** begin **

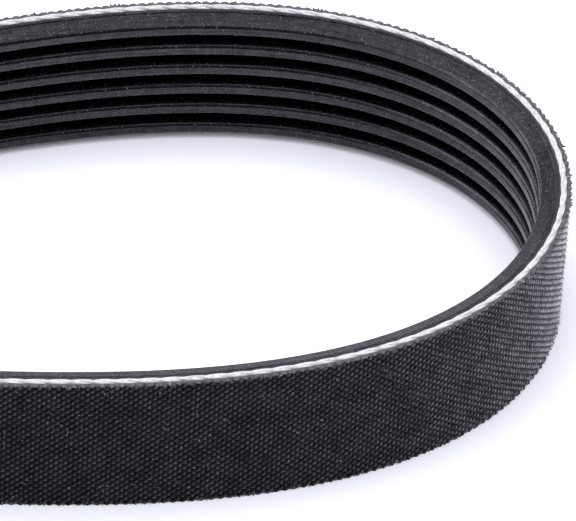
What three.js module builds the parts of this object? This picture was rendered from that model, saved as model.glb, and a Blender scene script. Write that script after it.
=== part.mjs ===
// A six-rib serpentine belt that stands on its edge as a free loop.
//
// Millimetres, +Z up. The origin is the centre of the loop on the surface that the belt stands on.
// The loop is longest along X, and the belt's width runs up Z from 0.
//
// The belt is built of four plies, from its smooth back to its ribs: a woven fabric, the tension cord,
// a thin adhesion rubber, and the rubber that the V grooves are ground into. Every ply goes right round
// the loop without a break, and its two long edges are cut flush with the others.

import * as THREE from 'three';

// The loop, measured on the cord line, which runs through the middle of the tension cord
const LOOP_LENGTH = 700;
const WAIST_WIDTH = 54.8; // across the loop where its two runs draw together

// How sharply the ends turn in: sine terms two, three and four of the loop's direction, in radians
const END_TURN_TERMS = [0.12, 0.03, 0.015];

// The V grooves, each cut square to the belt's width at a standard pitch
const RIB_COUNT = 6;
const RIB_PITCH = 3.56;
const GROOVE_DEPTH = 2.2;
const GROOVE_ANGLE = 40; // degrees between a groove's two flanks
const GROOVE_ROOT_WIDTH = 0.6;
const TIP_RADIUS = 0.35; // the rounded corners of each rib's flat tip

// The plies, from the back inwards
const FABRIC_THICKNESS = 0.5;
const CORD_THICKNESS = 0.9;
const ADHESION_THICKNESS = 0.3;
const RIB_BASE_THICKNESS = 0.3; // solid rubber between the adhesion rubber and the bottom of the grooves

// How finely the loop is divided: by stations that carry the section, and by short steps that trace it
const STATIONS = 80;
const STEPS_PER_QUARTER = 1000;
const EVEN_SHARE = 0.45; // of the stations, the share spread evenly; the rest go where the loop bends

const ARC_DIVISIONS = 1; // each rounded corner of a rib takes two straight lines for each of these

const BELT_WIDTH = RIB_COUNT * RIB_PITCH;
const FINE_STEPS = 4 * STEPS_PER_QUARTER;
const STEP_LENGTH = LOOP_LENGTH / FINE_STEPS;

// Heights above the cord line, positive towards the back of the belt
const CORD_OUTER = CORD_THICKNESS / 2;
const CORD_INNER = -CORD_THICKNESS / 2;
const BACK_FACE = CORD_OUTER + FABRIC_THICKNESS;
const ADHESION_INNER = CORD_INNER - ADHESION_THICKNESS;
const GROOVE_ROOT = ADHESION_INNER - RIB_BASE_THICKNESS;
const RIB_TIP = GROOVE_ROOT - GROOVE_DEPTH;

// The direction of the cord line, as an angle, a distance s round the loop from its right-hand end.
// The even turn of a circle is squeezed into a long loop by sine terms of twice the loop's frequency,
// which leaves the two halves alike and the ends meeting.
function directionAt(s, firstTerm) {
  const turn = (2 * Math.PI * s) / LOOP_LENGTH;
  return [firstTerm, ...END_TURN_TERMS].reduce(
    (angle, term, index) => angle + term * Math.sin(2 * (index + 1) * turn),
    Math.PI / 2 + turn,
  );
}

// Points on the cord line, a short step apart, centred on the origin. The first is the right-hand end
// and the point a quarter of the way round is the middle of the far run.
function traceCordLine(firstTerm) {
  const points = [new THREE.Vector2(0, 0)];
  for (let i = 0; i < FINE_STEPS; i += 1) {
    const angle = directionAt((i + 0.5) * STEP_LENGTH, firstTerm);
    const stride = new THREE.Vector2(Math.cos(angle), Math.sin(angle)).multiplyScalar(STEP_LENGTH);
    points.push(points[i].clone().add(stride));
  }
  const centre = points[0].clone().lerp(points[2 * STEPS_PER_QUARTER], 0.5);
  return points.map((point) => point.sub(centre));
}

// The first sine term that draws the two runs together to the stated waist. It lies between nothing,
// which leaves a round loop, and a quarter turn, which crosses the runs over. That range is halved until
// no number is left inside it.
function solveFirstTerm() {
  let wide = 0;
  let narrow = Math.PI / 2;
  let middle = narrow / 2;
  while (middle > wide && middle < narrow) {
    const halfWaist = traceCordLine(middle)[STEPS_PER_QUARTER].y;
    if (2 * halfWaist < WAIST_WIDTH) narrow = middle;
    else wide = middle;
    middle = (wide + narrow) / 2;
  }
  return middle;
}

// Stations round the loop, closer together where it bends. Each holds a point on the cord line and the
// direction that points out of the loop there. They sit half a step to either side of the loop's four
// ends and middles, so a flat facet faces squarely out at each of those.
function layStations() {
  const firstTerm = solveFirstTerm();
  const line = traceCordLine(firstTerm);
  const turned = [0];
  for (let i = 0; i < FINE_STEPS; i += 1) {
    const before = directionAt(i * STEP_LENGTH, firstTerm);
    const after = directionAt((i + 1) * STEP_LENGTH, firstTerm);
    turned.push(turned[i] + Math.abs(after - before));
  }
  const passed = turned.map((turn, i) => {
    const bendShare = turn / turned[FINE_STEPS];
    return THREE.MathUtils.lerp(bendShare, i / FINE_STEPS, EVEN_SHARE);
  });
  return Array.from({ length: STATIONS }, (_, station) => {
    const wanted = (station + 0.5) / STATIONS;
    const next = passed.findIndex((share) => share > wanted);
    const part = THREE.MathUtils.inverseLerp(passed[next - 1], passed[next], wanted);
    const point = line[next - 1].clone().lerp(line[next], part);
    const angle = directionAt((next - 1 + part) * STEP_LENGTH, firstTerm);
    return { point, out: new THREE.Vector2(Math.sin(angle), -Math.cos(angle)) };
  });
}

// Sweeps a closed section right round the loop. A section point's x is its height above the cord line
// and its y is its place across the belt's width; the section runs anticlockwise.
function sweepRoundLoop(sectionPoints, stations) {
  const positions = stations.flatMap(({ point, out }) =>
    sectionPoints.flatMap(({ x, y }) => [point.x + out.x * x, point.y + out.y * x, y]),
  );
  const size = sectionPoints.length;
  const indices = [];
  stations.forEach((_, station) => {
    const here = station * size;
    const ahead = ((station + 1) % stations.length) * size;
    for (let corner = 0; corner < size; corner += 1) {
      const next = (corner + 1) % size;
      indices.push(here + corner, ahead + corner, ahead + next);
      indices.push(here + corner, ahead + next, here + next);
    }
  });
  const geometry = new THREE.BufferGeometry();
  geometry.setAttribute('position', new THREE.Float32BufferAttribute(positions, 3));
  geometry.setIndex(indices);
  geometry.computeVertexNormals();
  return geometry;
}

// The section of a plain ply, a flat band between two heights above the cord line.
function bandSection(inner, outer) {
  return [
    new THREE.Vector2(inner, 0),
    new THREE.Vector2(outer, 0),
    new THREE.Vector2(outer, BELT_WIDTH),
    new THREE.Vector2(inner, BELT_WIDTH),
  ];
}

// The section of the ribbed rubber: a thin base with a rib at each pitch. The edges of the belt lie in
// the middle of a groove, so each outer rib has its full flank.
function ribSection() {
  const flankAngle = THREE.MathUtils.degToRad(GROOVE_ANGLE / 2);
  const flankRun = GROOVE_DEPTH * Math.tan(flankAngle);
  const tipWidth = RIB_PITCH - GROOVE_ROOT_WIDTH - 2 * flankRun;
  const cornerAngle = Math.PI / 2 + flankAngle;
  const cornerReach = Math.min(TIP_RADIUS / Math.tan(cornerAngle / 2), tipWidth / 3);
  const radius = cornerReach * Math.tan(cornerAngle / 2);
  const outline = new THREE.Shape();
  outline.moveTo(ADHESION_INNER, 0);
  outline.lineTo(ADHESION_INNER, BELT_WIDTH);
  outline.lineTo(GROOVE_ROOT, BELT_WIDTH);
  for (let rib = RIB_COUNT - 1; rib >= 0; rib -= 1) {
    const middle = (rib + 0.5) * RIB_PITCH;
    const flat = tipWidth / 2 - cornerReach;
    const foot = tipWidth / 2 + flankRun;
    outline.lineTo(GROOVE_ROOT, middle + foot);
    outline.absarc(RIB_TIP + radius, middle + flat, radius, cornerAngle, Math.PI);
    outline.absarc(RIB_TIP + radius, middle - flat, radius, Math.PI, 2 * Math.PI - cornerAngle);
    outline.lineTo(GROOVE_ROOT, middle - foot);
  }
  outline.lineTo(GROOVE_ROOT, 0);
  return outline.getPoints(ARC_DIVISIONS);
}

const MATERIALS = {
  fabric: new THREE.MeshStandardMaterial({ color: 0x25252b, roughness: 0.75, metalness: 0 }),
  cord: new THREE.MeshStandardMaterial({ color: 0xe6e2e4, roughness: 0.7, metalness: 0 }),
  adhesionRubber: new THREE.MeshStandardMaterial({ color: 0x3a3a40, roughness: 0.7, metalness: 0 }),
  ribRubber: new THREE.MeshStandardMaterial({ color: 0x2b2b31, roughness: 0.5, metalness: 0 }),
};

function makePly(name, section, stations, material) {
  const ply = new THREE.Mesh(sweepRoundLoop(section, stations), material);
  ply.name = name;
  return ply;
}

const stations = layStations();
const belt = new THREE.Group();
belt.name = 'serpentine_belt';
belt.add(
  makePly('backing_fabric', bandSection(CORD_OUTER, BACK_FACE), stations, MATERIALS.fabric),
  makePly('tension_cord', bandSection(CORD_INNER, CORD_OUTER), stations, MATERIALS.cord),
  makePly('adhesion_rubber', bandSection(ADHESION_INNER, CORD_INNER), stations, MATERIALS.adhesionRubber),
  makePly('ribbed_rubber', ribSection(), stations, MATERIALS.ribRubber),
);

export default belt;
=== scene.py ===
"""A six-rib serpentine belt that stands on its long edge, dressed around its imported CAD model.

Each ply is modelled straight first: +X runs along the belt, the woven back faces -Y, the ribs face +Y and
the belt's width runs up +Z from 0. A Curve modifier then bends it round the loop. Lengths are in metres
and angles in radians, unless a name says otherwise.
"""
import logging
import math
import random
from collections.abc import Callable
from dataclasses import dataclass
from enum import Enum
from functools import reduce

import bpy
import numpy as np
from mathutils import Matrix, Vector


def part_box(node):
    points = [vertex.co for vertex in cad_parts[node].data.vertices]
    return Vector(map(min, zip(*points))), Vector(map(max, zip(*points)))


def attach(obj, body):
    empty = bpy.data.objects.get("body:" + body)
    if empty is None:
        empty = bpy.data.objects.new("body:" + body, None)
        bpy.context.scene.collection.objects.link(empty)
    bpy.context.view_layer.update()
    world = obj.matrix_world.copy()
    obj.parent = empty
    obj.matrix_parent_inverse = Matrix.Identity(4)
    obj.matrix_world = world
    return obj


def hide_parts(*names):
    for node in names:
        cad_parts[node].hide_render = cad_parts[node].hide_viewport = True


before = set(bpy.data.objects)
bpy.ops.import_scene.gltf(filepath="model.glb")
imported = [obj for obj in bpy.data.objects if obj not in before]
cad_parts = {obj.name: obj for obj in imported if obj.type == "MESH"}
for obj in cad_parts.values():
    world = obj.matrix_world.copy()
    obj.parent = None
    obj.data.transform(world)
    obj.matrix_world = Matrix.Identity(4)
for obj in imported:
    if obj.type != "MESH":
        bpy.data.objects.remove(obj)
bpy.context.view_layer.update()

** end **

Repeat word for word the lines from the line with "function makePly(name, section, stations, material)" to the line with "points = [vertex.co", both lines included.

◆ Solved problem ◆
function makePly(name, section, stations, material) {
  const ply = new THREE.Mesh(sweepRoundLoop(section, stations), material);
  ply.name = name;
  return ply;
}

const stations = layStations();
const belt = new THREE.Group();
belt.name = 'serpentine_belt';
belt.add(
  makePly('backing_fabric', bandSection(CORD_OUTER, BACK_FACE), stations, MATERIALS.fabric),
  makePly('tension_cord', bandSection(CORD_INNER, CORD_OUTER), stations, MATERIALS.cord),
  makePly('adhesion_rubber', bandSection(ADHESION_INNER, CORD_INNER), stations, MATERIALS.adhesionRubber),
  makePly('ribbed_rubber', ribSection(), stations, MATERIALS.ribRubber),
);

export default belt;
=== scene.py ===
"""A six-rib serpentine belt that stands on its long edge, dressed around its imported CAD model.

Each ply is modelled straight first: +X runs along the belt, the woven back faces -Y, the ribs face +Y and
the belt's width runs up +Z from 0. A Curve modifier then bends it round the loop. Lengths are in metres
and angles in radians, unless a name says otherwise.
"""
import logging
import math
import random
from collections.abc import Callable
from dataclasses import dataclass
from enum import Enum
from functools import reduce

import bpy
import numpy as np
from mathutils import Matrix, Vector


def part_box(node):
    points = [vertex.co for vertex in cad_parts[node].data.vertices]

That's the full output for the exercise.